Right now, someone is questioning whether I care about missions at all. You see, that is the problem. I do care about the spread of the gospel. But we have elevated what is seen and what is radical to the point where all other activity (or seeming lack of activity) leads people to think one may not care. That may be damnable. We must assume there are untold numbers of men and women spreading the gospel of grace quietly throughout their community and making it possible financially for others to go without making a big deal about it and telling everyone on facebook they are doing it.
Part of the problem may be we have made Paul our only hero and not the nameless recipients of his letters. Who would want to be like one of the unknowns when you can be like Paul? What pastor would want to be simply one of Timothy’s appointed elders, never known and never mentioned? What man would want to be simply a day-laborer, who has believed the gospel and against the trends of the day treats his wife and children with dignity and affection, dealing honestly with his neighbors?

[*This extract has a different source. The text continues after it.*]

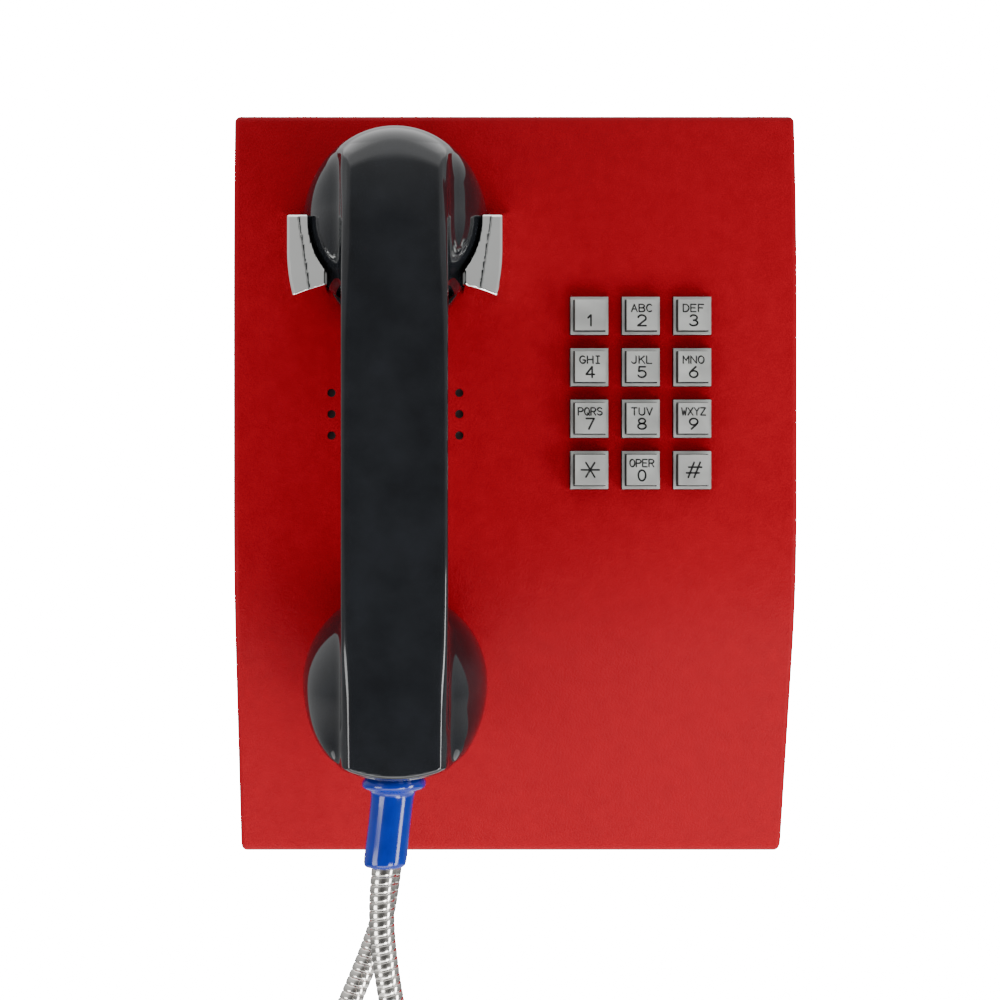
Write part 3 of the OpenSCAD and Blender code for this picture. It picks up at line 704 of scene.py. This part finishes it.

What woman would want to be a nameless mother who at the risk of ridicule and inconvenience, huddles with other brothers and sisters in The Way and listens to a nameless teacher about Jesus? It is all so mundane.
It is almost like a new legalism is emerging. “Quit your job. Do something crazy. Pick up and move. If you do not then you are suspiciously lacking in the necessary requirements of what we deem ‘spiritual.’
The rock-star preacher thing isn’t helping either. Life seems so mundane after watching them, reading about them and then listening to them. Changing diapers and paying bills on time and being generous and holding the hand of your spouse and caring about your aging parents and having deep friendships and being committed to the church and crying with those who hurt — well, its just not radical enough. So absolutely mundane. And I fear that for most “ordinary Christians”, they do not worship a God who can be glorified in the mundane.